VS Code already comes with an extension for git, so that you can do most of the basic git commands (push, pull, add, commit, …) directly via the graphical interface of VS Code. Everything is in “Source Control” in the Activity bar on the left. You can also access it via View > Source Control.

  • Changes: you can find an overview of all the changes, and if you click on a modified file, it will display the modifications of the file.

  • Commit: you can select the changes you want to add, write a commit message and commit.

  • etc.

VS Code will also display information directly in the editor.

  • Gutter indicators: when opening modified in files in the editor, VS Code will add an indicator on the left to the modified lines.

  • Merge conflics: it will add colours to merge conflicts, and buttons to accept either one or both change.

You can find the documentation here with all the features. But git integration in VS Code can go even further with additional extensions.

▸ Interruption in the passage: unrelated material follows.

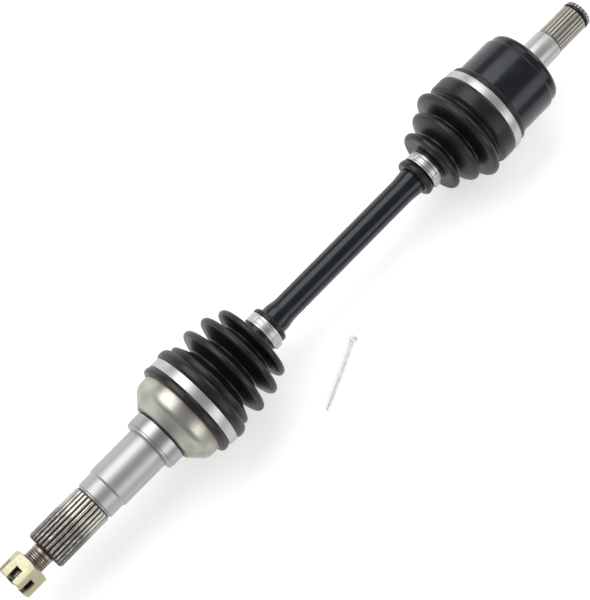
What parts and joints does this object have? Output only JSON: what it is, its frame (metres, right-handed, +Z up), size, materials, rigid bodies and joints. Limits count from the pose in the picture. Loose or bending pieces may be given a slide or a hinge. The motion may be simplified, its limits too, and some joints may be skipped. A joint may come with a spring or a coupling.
{
  "type": "cv axle",
  "caption": "Front drive shaft: fixed ball joint with splined, threaded wheel stub, bar, and plunging ball joint with splined gearbox stub, under two ribbed boots.",
  "frame": {"origin": "on the axle's axis at the shoulder that the wheel bearing seats against", "axes": "+X along the axle towards the gearbox end, +Z up as it lies on a floor"},
  "size_m": [0.605, 0.1182, 0.0838],
  "materials": {
    "black_paint": "gloss black paint over steel",
    "boot_rubber": "satin black moulded rubber",
    "clamp_steel": "bright satin stainless band",
    "spring_steel": "dark spring steel",
    "bearing_steel": "ground bearing steel, lightly greased",
    "yellow_zinc": "pale yellow passivated zinc",
    "grey_zinc": "pale grey zinc",
    "machined_steel": "turned and forged bare steel"
  },
  "bodies": {
    "bar": {"bar": "black_paint", "outboard_inner_race": "bearing_steel", "outboard_race_circlip": "spring_steel", "inboard_inner_race": "bearing_steel", "inboard_race_circlip": "spring_steel", "outboard_small_clamp": "clamp_steel", "inboard_small_clamp": "clamp_steel"},
    "outboard_upper_ball": {"outboard_ball_1": "bearing_steel"},
    "outboard_cage": {"outboard_cage": "bearing_steel", "outboard_ball_2": "bearing_steel", "outboard_ball_3": "bearing_steel", "outboard_ball_5": "bearing_steel", "outboard_ball_6": "bearing_steel"},
    "outboard_lower_ball": {"outboard_ball_4": "bearing_steel"},
    "wheel_stub": {"outboard_housing": "machined_steel", "seal_collar": "machined_steel", "outboard_large_clamp": "clamp_steel", "outboard_boot": "boot_rubber"},
    "castle_nut": {"castle_nut": "yellow_zinc"},
    "inboard_cage": {"inboard_cage": "bearing_steel", "inboard_ball_1": "bearing_steel", "inboard_ball_3": "bearing_steel", "inboard_ball_4": "bearing_steel", "inboard_ball_6": "bearing_steel"},
    "inboard_side_balls": {"inboard_ball_2": "bearing_steel", "inboard_ball_5": "bearing_steel"},
    "gearbox_stub": {"inboard_housing": "black_paint", "inboard_boot": "boot_rubber", "inboard_large_clamp": "clamp_steel", "inboard_stop_ring": "spring_steel", "gearbox_circlip": "spring_steel"},
    "cotter_pin": {"cotter_pin": "grey_zinc"}
  },
  "joints": [
    {"name": "outboard_bump", "type": "hinge", "parent": "bar", "child": "outboard_upper_ball", "pos_m": [0.044, 0, 0], "axis": [0, 1, 0], "range_deg": [-8, 8], "deforming": ["outboard_boot"]},
    {"name": "outboard_steer", "type": "hinge", "parent": "outboard_upper_ball", "child": "outboard_cage", "pos_m": [0.044, 0, 0], "axis": [0, 0, 1], "range_deg": [-12, 12], "deforming": ["outboard_boot"]},
    {"name": "outboard_steer_half", "type": "hinge", "parent": "outboard_cage", "child": "outboard_lower_ball", "pos_m": [0.044, 0, 0], "axis": [0, 0, 1], "range_deg": [-12, 12]},
    {"name": "outboard_bump_half", "type": "hinge", "parent": "outboard_lower_ball", "child": "wheel_stub", "pos_m": [0.044, 0, 0], "axis": [0, 1, 0], "range_deg": [-8, 8]},
    {"name": "nut_unscrew", "type": "slide", "parent": "wheel_stub", "child": "castle_nut", "axis": [-1, 0, 0], "range_m": [0, 0.03]},
    {"name": "inboard_bump", "type": "hinge", "parent": "bar", "child": "inboard_cage", "pos_m": [0.375, 0, 0], "axis": [0, 1, 0], "range_deg": [-9, 9], "deforming": ["inboard_boot"]},
    {"name": "inboard_bump_half", "type": "hinge", "parent": "inboard_cage", "child": "inboard_side_balls", "pos_m": [0.375, 0, 0], "axis": [0, 1, 0], "range_deg": [-9, 9]},
    {"name": "inboard_plunge", "type": "slide", "parent": "inboard_side_balls", "child": "gearbox_stub", "axis": [1, 0, 0], "range_m": [-0.008, 0.008], "deforming": ["inboard_boot"]},
    {"name": "cotter_pin_lift", "type": "slide", "parent": "bar", "child": "cotter_pin", "axis": [0, 0, 1], "range_m": [0, 0.03]}
  ],
  "couplings": [
    {"joint": "outboard_bump_half", "follows": "outboard_bump", "ratio": 1},
    {"joint": "outboard_steer_half", "follows": "outboard_steer", "ratio": 1},
    {"joint": "inboard_bump_half", "follows": "inboard_bump", "ratio": 1}
  ]
}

  • GitLens adds an enormous amount of git-related features, among which,

    • Enriched Source controle view with a list of all the commits of the current branch and provide quick access to the modified files in each commit (and show the modifications when clicking on it).

    • Information directly to the editor, with for example, blame annotations (author, date and message from the current line’s most recent commit) at the end of the current line, and much more

    • And a lot more!

  • Git Graph displays a graphical representation of the repository, from which you can also do most the git commands.

2.2.7. References#

General presentations

Specific discussions

  • Discussions on why you need to add and commit here and there.

  • Several possible workflows for teams are described here by Atlassian.

  • Lists of GUIs here.

Other references

To go further

1

The current default is master, but git shows a message, when creating a repository, explaining this is subject to change, and it recommands to set the default name using git config --global init.defaultBranch <name> where <name> will be the new default name. I chose to use main.